### [Data extract]
┌────────
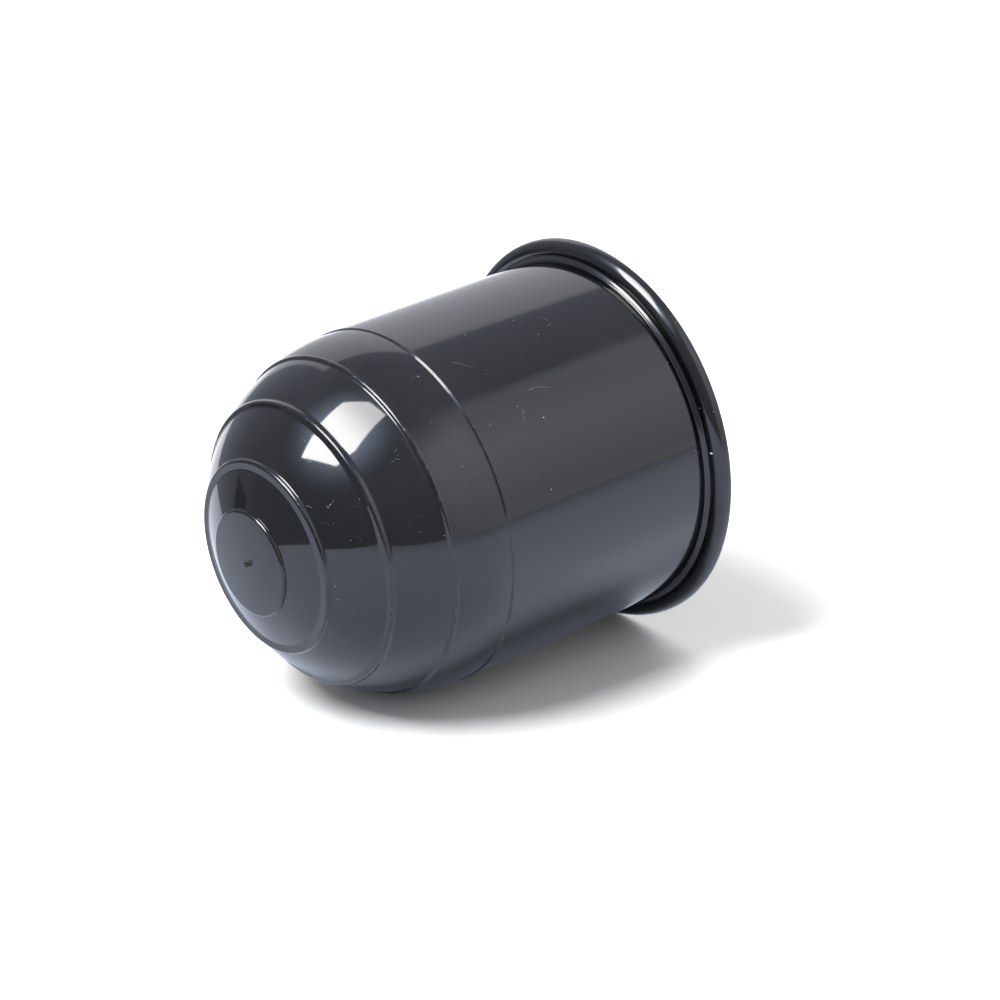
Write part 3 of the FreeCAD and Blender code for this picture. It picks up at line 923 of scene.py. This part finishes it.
def glow_material(place, along):
    """Brightest at its lower end."""
    material, m, surface = new_material("softbox_glow")
    spot = m.node("ShaderNodeNewGeometry").outputs["Position"]
    height = m.dot(spot, along / (SOFTBOX_DISTANCE * MM))
    height = m.run("SUBTRACT", height, place.dot(along) / SOFTBOX_DISTANCE)
    glow = m.node("ShaderNodeEmission")
    m.put(m.fade(height, 0.0, 0.42, *SOFTBOX_GLOW), glow.inputs["Strength"])
    m.put(glow.outputs["Emission"], surface)
    return material


def make_glow(up):
    """The softbox as the plastic mirrors it."""
    towards = studio_direction(up, SOFTBOX_AZIMUTH, SOFTBOX_ELEVATION)
    place = MIDDLE + towards * SOFTBOX_DISTANCE
    along = (up - towards * up.dot(towards)).normalized()
    across = along.cross(towards)
    corners = [place + (across * x + along * y) * SOFTBOX_DISTANCE for x, y in SOFTBOX_OUTLINE]
    card = make_piece("softbox_glow", [tuple(c) for c in corners], [tuple(range(len(corners)))])
    card.data.materials.append(glow_material(place, along))
    card.visible_camera = False
    card.visible_diffuse = False
    card.visible_shadow = False


# The lamp that throws the shadow: it is round and stands a little lower than the glow, and
# KEY_SHARE is the share of white that it gives the floor.
KEY_AZIMUTH = -125.6
KEY_ELEVATION = 54.3
KEY_HALF_ANGLE = 12.5
KEY_DISTANCE = 3000.0
KEY_SHARE = 0.54


def make_lamp(up, floor_up):
    """The softbox as the lamp that lights the floor and the cover."""
    half_angle = math.radians(KEY_HALF_ANGLE)
    towards = studio_direction(floor_up, KEY_AZIMUTH, KEY_ELEVATION)
    data = bpy.data.lights.new("softbox", "AREA")
    data.shape = "DISK"
    data.size = 2 * math.tan(half_angle) * KEY_DISTANCE * MM
    solid_angle = 2 * math.pi * (1 - math.cos(half_angle))
    radiance = KEY_SHARE * math.pi / (solid_angle * towards.dot(floor_up))
    area = math.pi * data.size ** 2 / 4
    data.energy = radiance * math.pi * area
    lamp = bpy.data.objects.new("softbox", data)
    bpy.context.scene.collection.objects.link(lamp)
    top = (up - towards * up.dot(towards)).normalized()
    lamp.matrix_world = facing(top.cross(towards), top, towards)
    lamp.location = (MIDDLE + towards * KEY_DISTANCE) * MM
    lamp.visible_camera = False
    lamp.visible_glossy = False


def make_stage():
    spot, floor_up, up = floor_frame()
    make_floor(spot - floor_up * FLOOR_GAP, floor_up)
    make_world(up, floor_up)
    make_glow(up)
    make_lamp(up, floor_up)


make_camera()
make_stage()
make_cover()
bpy.context.scene.view_settings.view_transform = "Standard"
└────────
### [Goal]
Please repeat the listing above in full and exactly.

### [Task result]
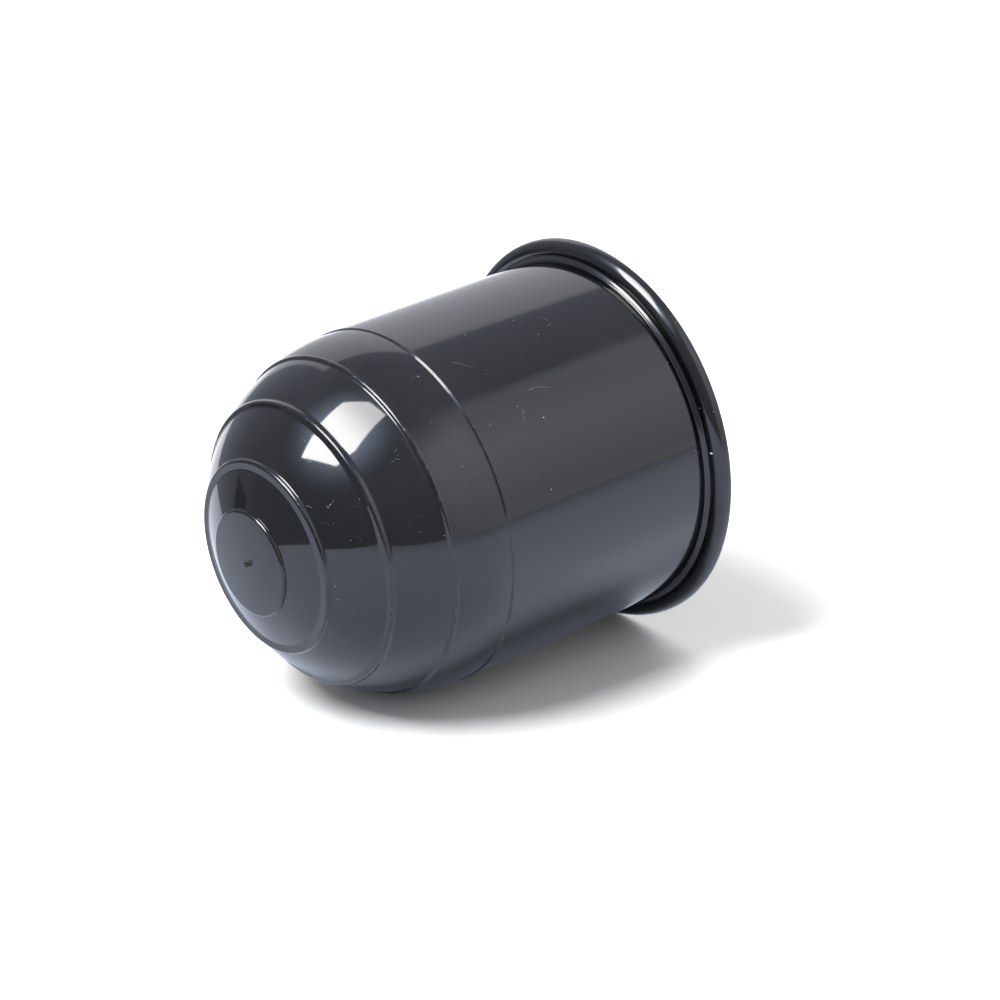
Write part 3 of the FreeCAD and Blender code for this picture. It picks up at line 923 of scene.py. This part finishes it.
def glow_material(place, along):
    """Brightest at its lower end."""
    material, m, surface = new_material("softbox_glow")
    spot = m.node("ShaderNodeNewGeometry").outputs["Position"]
    height = m.dot(spot, along / (SOFTBOX_DISTANCE * MM))
    height = m.run("SUBTRACT", height, place.dot(along) / SOFTBOX_DISTANCE)
    glow = m.node("ShaderNodeEmission")
    m.put(m.fade(height, 0.0, 0.42, *SOFTBOX_GLOW), glow.inputs["Strength"])
    m.put(glow.outputs["Emission"], surface)
    return material


def make_glow(up):
    """The softbox as the plastic mirrors it."""
    towards = studio_direction(up, SOFTBOX_AZIMUTH, SOFTBOX_ELEVATION)
    place = MIDDLE + towards * SOFTBOX_DISTANCE
    along = (up - towards * up.dot(towards)).normalized()
    across = along.cross(towards)
    corners = [place + (across * x + along * y) * SOFTBOX_DISTANCE for x, y in SOFTBOX_OUTLINE]
    card = make_piece("softbox_glow", [tuple(c) for c in corners], [tuple(range(len(corners)))])
    card.data.materials.append(glow_material(place, along))
    card.visible_camera = False
    card.visible_diffuse = False
    card.visible_shadow = False


# The lamp that throws the shadow: it is round and stands a little lower than the glow, and
# KEY_SHARE is the share of white that it gives the floor.
KEY_AZIMUTH = -125.6
KEY_ELEVATION = 54.3
KEY_HALF_ANGLE = 12.5
KEY_DISTANCE = 3000.0
KEY_SHARE = 0.54


def make_lamp(up, floor_up):
    """The softbox as the lamp that lights the floor and the cover."""
    half_angle = math.radians(KEY_HALF_ANGLE)
    towards = studio_direction(floor_up, KEY_AZIMUTH, KEY_ELEVATION)
    data = bpy.data.lights.new("softbox", "AREA")
    data.shape = "DISK"
    data.size = 2 * math.tan(half_angle) * KEY_DISTANCE * MM
    solid_angle = 2 * math.pi * (1 - math.cos(half_angle))
    radiance = KEY_SHARE * math.pi / (solid_angle * towards.dot(floor_up))
    area = math.pi * data.size ** 2 / 4
    data.energy = radiance * math.pi * area
    lamp = bpy.data.objects.new("softbox", data)
    bpy.context.scene.collection.objects.link(lamp)
    top = (up - towards * up.dot(towards)).normalized()
    lamp.matrix_world = facing(top.cross(towards), top, towards)
    lamp.location = (MIDDLE + towards * KEY_DISTANCE) * MM
    lamp.visible_camera = False
    lamp.visible_glossy = False


def make_stage():
    spot, floor_up, up = floor_frame()
    make_floor(spot - floor_up * FLOOR_GAP, floor_up)
    make_world(up, floor_up)
    make_glow(up)
    make_lamp(up, floor_up)


make_camera()
make_stage()
make_cover()
bpy.context.scene.view_settings.view_transform = "Standard"